One last question for @kozlovic, is this breaking anything with the

          s.ackPublisher(iopm)

sandwiched between them? I'm curious will it break anything that's all. If not this logic is actually the best use case for me (for the moment)

// flush all the stores with messages written to them...
for c := range storesToFlush {
    if err := c.store.Msgs.Flush(); err != nil {
        // TODO: Attempt recovery, notify publishers of error.
        panic(fmt.Errorf("Unable to flush msg store: %v", err))
    }
    // Call this here, so messages are sent to subscribers,
    // which means that msg seq is added to subscription file
}

// Ack our messages back to the publisher
for i := range pendingMsgs {
    iopm := pendingMsgs[i]
    s.ackPublisher(iopm)
    pendingMsgs[i] = nil
}

// clear out pending messages
pendingMsgs = pendingMsgs[:0]

for c := range storesToFlush {
    s.processMsg(c)
    if err := c.store.Subs.Flush(); err != nil {
        panic(fmt.Errorf("Unable to flush sub store: %v", err))
    }
    // Remove entry from map (this is safe in Go)
    delete(storesToFlush, c)
    // When relevant, update the last activity
    if c.activity != nil {
        c.activity.last = time.Unix(0, c.lTimestamp)
    }
         }
kozlovic commented 6 years ago

That's fine, it still honor the contract that the server has persisted the messages before sending the ACK back to the publisher. It then proceeds to send to matching subscriptions, etc..

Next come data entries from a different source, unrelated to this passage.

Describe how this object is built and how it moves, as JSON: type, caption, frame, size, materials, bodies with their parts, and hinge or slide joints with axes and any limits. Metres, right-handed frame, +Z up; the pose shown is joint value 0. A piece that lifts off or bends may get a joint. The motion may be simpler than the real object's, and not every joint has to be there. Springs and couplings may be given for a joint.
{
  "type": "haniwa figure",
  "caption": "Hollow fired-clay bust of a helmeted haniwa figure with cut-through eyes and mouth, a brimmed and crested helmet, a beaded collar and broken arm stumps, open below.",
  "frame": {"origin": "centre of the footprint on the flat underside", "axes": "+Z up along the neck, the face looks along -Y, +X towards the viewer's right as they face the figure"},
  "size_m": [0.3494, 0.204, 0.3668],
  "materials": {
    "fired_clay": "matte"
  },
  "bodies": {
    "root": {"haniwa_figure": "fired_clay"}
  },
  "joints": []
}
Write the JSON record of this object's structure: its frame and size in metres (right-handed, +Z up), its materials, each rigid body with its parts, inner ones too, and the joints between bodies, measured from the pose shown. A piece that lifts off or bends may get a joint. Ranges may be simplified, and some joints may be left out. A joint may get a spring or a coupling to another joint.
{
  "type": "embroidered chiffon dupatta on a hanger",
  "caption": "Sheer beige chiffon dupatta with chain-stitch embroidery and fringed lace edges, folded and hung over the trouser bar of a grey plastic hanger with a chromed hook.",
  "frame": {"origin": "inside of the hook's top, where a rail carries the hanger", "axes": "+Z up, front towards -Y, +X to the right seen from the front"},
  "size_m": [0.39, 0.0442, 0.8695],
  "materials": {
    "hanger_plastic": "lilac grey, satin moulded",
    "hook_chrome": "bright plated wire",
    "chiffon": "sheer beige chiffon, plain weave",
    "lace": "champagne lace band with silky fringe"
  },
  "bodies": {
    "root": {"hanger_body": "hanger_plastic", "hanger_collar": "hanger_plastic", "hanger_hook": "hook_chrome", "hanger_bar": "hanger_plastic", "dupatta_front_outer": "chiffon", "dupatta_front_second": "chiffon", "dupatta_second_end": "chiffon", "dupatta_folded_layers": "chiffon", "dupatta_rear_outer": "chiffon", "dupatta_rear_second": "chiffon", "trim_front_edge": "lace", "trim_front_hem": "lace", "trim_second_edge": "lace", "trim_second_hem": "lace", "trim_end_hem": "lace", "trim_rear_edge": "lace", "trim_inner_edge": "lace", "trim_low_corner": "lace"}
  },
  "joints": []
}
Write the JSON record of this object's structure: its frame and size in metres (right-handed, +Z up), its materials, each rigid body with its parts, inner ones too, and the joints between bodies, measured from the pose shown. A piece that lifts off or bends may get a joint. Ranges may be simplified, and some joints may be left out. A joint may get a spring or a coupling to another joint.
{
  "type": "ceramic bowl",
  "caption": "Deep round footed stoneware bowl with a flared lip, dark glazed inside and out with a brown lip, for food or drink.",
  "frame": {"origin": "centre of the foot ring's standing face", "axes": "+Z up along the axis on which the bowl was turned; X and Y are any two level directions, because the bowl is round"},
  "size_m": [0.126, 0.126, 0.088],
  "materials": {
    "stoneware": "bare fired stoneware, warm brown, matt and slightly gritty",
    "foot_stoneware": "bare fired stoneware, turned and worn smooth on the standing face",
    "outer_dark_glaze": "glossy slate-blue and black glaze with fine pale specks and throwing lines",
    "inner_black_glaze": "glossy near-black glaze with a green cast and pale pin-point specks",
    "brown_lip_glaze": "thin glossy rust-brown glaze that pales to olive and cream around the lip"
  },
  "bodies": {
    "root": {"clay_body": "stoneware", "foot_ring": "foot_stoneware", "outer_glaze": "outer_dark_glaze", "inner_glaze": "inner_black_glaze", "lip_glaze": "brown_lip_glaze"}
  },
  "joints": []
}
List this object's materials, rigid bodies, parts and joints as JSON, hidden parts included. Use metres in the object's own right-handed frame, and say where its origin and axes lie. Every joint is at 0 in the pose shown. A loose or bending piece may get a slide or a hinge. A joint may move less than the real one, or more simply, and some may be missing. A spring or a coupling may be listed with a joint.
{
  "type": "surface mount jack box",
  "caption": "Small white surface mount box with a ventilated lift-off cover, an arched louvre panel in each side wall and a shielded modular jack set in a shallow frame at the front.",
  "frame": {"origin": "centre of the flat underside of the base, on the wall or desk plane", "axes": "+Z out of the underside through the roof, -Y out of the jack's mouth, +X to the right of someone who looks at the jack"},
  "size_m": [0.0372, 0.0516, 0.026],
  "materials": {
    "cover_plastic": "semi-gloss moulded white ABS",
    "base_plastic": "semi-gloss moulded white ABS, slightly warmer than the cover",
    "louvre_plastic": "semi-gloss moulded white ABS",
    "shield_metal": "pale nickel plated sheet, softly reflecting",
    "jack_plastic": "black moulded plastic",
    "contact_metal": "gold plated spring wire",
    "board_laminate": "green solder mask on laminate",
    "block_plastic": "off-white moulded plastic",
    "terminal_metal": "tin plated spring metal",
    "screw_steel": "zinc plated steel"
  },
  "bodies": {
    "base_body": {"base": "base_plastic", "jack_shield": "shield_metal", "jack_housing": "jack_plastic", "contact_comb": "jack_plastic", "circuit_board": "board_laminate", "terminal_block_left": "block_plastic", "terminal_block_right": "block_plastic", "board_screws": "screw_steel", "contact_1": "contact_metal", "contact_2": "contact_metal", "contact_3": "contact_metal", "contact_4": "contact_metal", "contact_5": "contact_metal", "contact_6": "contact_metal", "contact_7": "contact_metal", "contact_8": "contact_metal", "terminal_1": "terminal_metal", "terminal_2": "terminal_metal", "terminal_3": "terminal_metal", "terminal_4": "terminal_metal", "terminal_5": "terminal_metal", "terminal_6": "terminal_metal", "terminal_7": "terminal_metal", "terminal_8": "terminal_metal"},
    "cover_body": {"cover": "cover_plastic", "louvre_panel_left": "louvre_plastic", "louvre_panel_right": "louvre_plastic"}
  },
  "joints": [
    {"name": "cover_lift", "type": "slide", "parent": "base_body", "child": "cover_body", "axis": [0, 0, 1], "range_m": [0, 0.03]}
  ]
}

unisqu commented 6 years ago

@kozlovic I only have one subscriber and multiple publishers. you have been great help! do mention what i can do to help in future. appreciate it.

kozlovic commented 6 years ago

No problem! Thanks

unisqu commented 6 years ago

For what it's worth, with the code modification, 20% improvement in delivery... it's the way my code was written. only applicable to me.

briefly stated, as a logging system, this modification is great too. in fact it's a fantastic modification to a distributed logging system. of course there needs to be a lot of other code that wraps around this nats streaming server to make what I mentioned meaningful but as it is, i'm very satisfied with the modded code. maybe in future others will see the value I mentioned here.

20%-30% speed up seen from publisher acknowledgement (only apply to my application). This is important by itself.

hope all code modification in future can really add this as a feature because the rational is:

  1. publisher (single one or multiple ones of them) needs to acknowledge message faster to carry on with other things, subscriber can wait.

actually this 1 point is all that matters. durable write and forget.

kozlovic commented 6 years ago

Good. I may then add this as a configurable behavior. Thanks for the feedback.

unisqu commented 6 years ago

out of curiosity and as a thought experiment, can switch positioning on the subscriber vs publisher priorities irrespective of memory or file storage mode.

NSSF = Nats-Streaming-Server File Storage NSSM = Nats-Streaming-Server Memory Storage (durable mode) CC = Customized Connectors (or very slow subscribers) (Write heavy side) ================================================= (Read heavy side) Multiple Publishers -> NSSF -> CC over long distance or LAN or goroutine Memory -> NSSM -> Multiple Subscribers

It's late for me. Sleepy and can't think well but hope this may inspire anyone reading.

Thanks again.